На кухне работал повар, невысокий парень, весь в веснушках. Там и тут – среди плит, в столовой, в коридорах мелькала его огненная шевелюра. Целыми днями он крутился возле огромных кастрюль с мамалыгой, перемешивал половником всем надоевший пустой картофельный суп, резал крошечные пайки хлеба, раскладывал в алюминиевые миски кашу с тушенкой, помогал санитаркам разносить еду по палатам, надраивал пол.
– Веселый был парень, непоседливый. Кузьма, кажется, его звали, – уточняет бабушка. – Поговоришь с ним, бывало, посмеешься, душу отведешь. А он подмигнет и тихонько спросит: «Девчат, у нас с вчерашнего дня гречка осталась, хотите?»

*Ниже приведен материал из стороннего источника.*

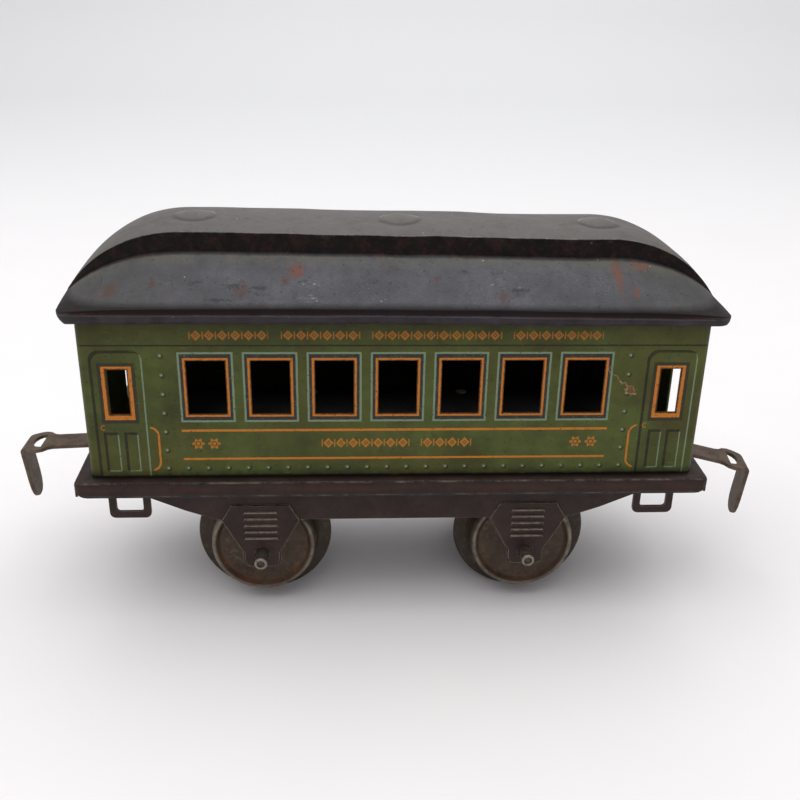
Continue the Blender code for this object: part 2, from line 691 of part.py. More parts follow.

Прикармливал рыжий девушек гречкой, тайком выдавал им из кармана халата лишний паек хлеба, приносил безвкусный мутноватый чай и тяжелые серые куски сахара. Голодные бледные са-нитарочки смущались, медсестры переглядывались, сверкали глазами, принимали угощения, хихикали и убегали наверх в палаты. Возвращали девушки рыжему пустые кружки, тарелки и миски, но ни ласкового взгляда, ни нежного слова ему не дарили. А когда рыжий робко пытался пригласить какую-нибудь из них прогуляться вечером, отнекивались санитарочки, говорили, что уборка, под предлогом перевязки, смены капельниц и уколов затихали и отказывались медсестры. И потом несколько дней избегали его, опасались ухаживаний, боялись, что засмеют подруги и будут подшучивать врачи. Но вскоре снова пили жидкий кисель, принимали добавку гречки с тушенкой, а за спиной хихикали: «Ты гляди, опять рыжий свиданья добивается, хочет любовь крутить». И дразнили повара между собой конопатым Кузькой.